Digitalized businesses in the region need more data, yet they struggle to extract value from the data they already have: report
A survey of over 4,000 director-level decision makers in May 2021 across the world, including 1,000 respondents from nine Asia Pacific and Japan (APJ) markets (Australia, India, Indonesia, Japan, New Zealand, Singapore, South Korea, Thailand, and Vietnam), has indications that APJ respondents were struggling with the proliferation of data.
Instead of offering a competitive advantage, data had become a burden due to an array of barriers: data skills gaps, data silos, manual processes, business silos, and data privacy and security weaknesses.
This so-called “Data Paradox” by Dell Technologies, which commissioned the survey, was driven by the volume, velocity and variety of data that overwhelmed respondents in the areas of business, technology, people, and processes.
Survey findings
Three paradoxical trends that were discerned from the survey include:
- The Perception Paradox
67% of APJ (Global: 66%) respondents said their business was data-driven and cited that data is the lifeblood of their organization. Paradoxically, in APJ, only 21% (Global: 21%) of respondents testified to treating data as capital and prioritizing its use across the business.
To provide some clarity around this paradox, the survey outlines an objective measurement of businesses’ data readiness.
Results show that businesses in the survey (Global: 88%, APJ: 88%) were yet to progress either their data technology and processes and/or their data culture and skills. Only 12% of businesses globally and in APJ were defined as Data Champions: companies that were actively engaged in both areas (technology/process and culture/skills). - The “Want More Than They Can Handle” Paradox
73% of APJ respondents (70% globally) said they were gathering data faster than they can analyze and use; yet 69% in APJ (67% globally) said they constantly need more data than their current capabilities provide. This could be due to the following data:
• 62% of APJ respondents (Global: 64%) guarding a significant amount of their data in data center they own or control, despite the known benefits of processing data at the edge (where the data is generated)

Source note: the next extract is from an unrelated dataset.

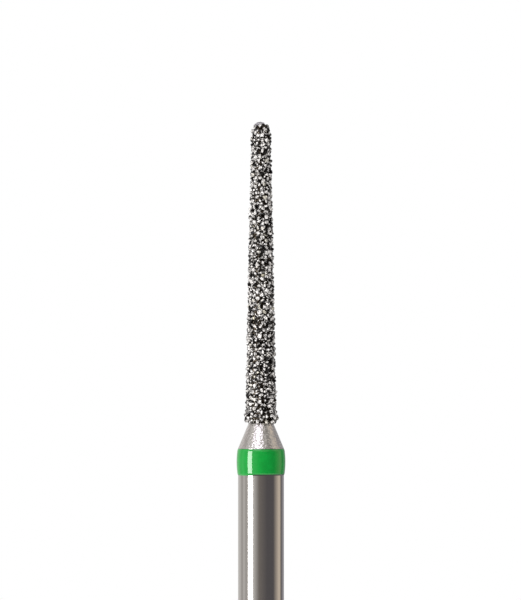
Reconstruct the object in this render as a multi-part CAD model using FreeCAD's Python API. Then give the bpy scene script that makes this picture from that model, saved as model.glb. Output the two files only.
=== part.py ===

• 69% of APJ respondents (Global: 70%) ‘admitted’ their board still did not visibly support the company’s data and analytics strategy
• 54% of APJ respondent (Global: 57%) were bolting-on more data lakes rather than consolidating what they have
Consequentially, the explosion in data was making their working lives harder rather than easier:
• 66% of APJ respondents (Global: 64%) complained they had such a glut of data they could not meet security and compliance requirements
• 66% of APJ respondents (Global: 61%) said their teams were already overwhelmed by the data that they have - The “Seeing Without Doing” Paradox
The number of businesses that have moved the majority of their applications and infrastructure to an as-a-Service model was still small (APJ: 21%, Global: 20%) even though:
• 66% of APJ respondents (Global: 64%) saw the opportunity to scale to changing customer demands
• 65% of APJ respondent (Global: 63%) believed it would enable companies to be more agile
• 60% of APJ respondents (Global: 60%) predicted that businesses would be able to provision applications quickly and simply (with just the touch of a button)
• 81% of APJ respondents (Global: 83%) believed an on-demand model would help overcome any or all of the following barriers to improve capturing, analyzing and acting on data: high storage costs; a data warehouse that is not optimized; outdated IT infrastructure; processes that are too manual to meet their needs.
Finally, all respondents across APJ and globally intended to deploy machine learning to automate how they detect anomaly data, move to a data-as-a-service model, and re-architect (Global: 52%, APJ: 47%) how they process and use data in the next few year years.
Commented Amit Midha, President (Asia Pacific & Japan and Global Digital Cities), Dell Technologies: “At a time when businesses are under immense pressure to embrace digital transformation, they need to juggle getting more data in with mining the data that they already have.”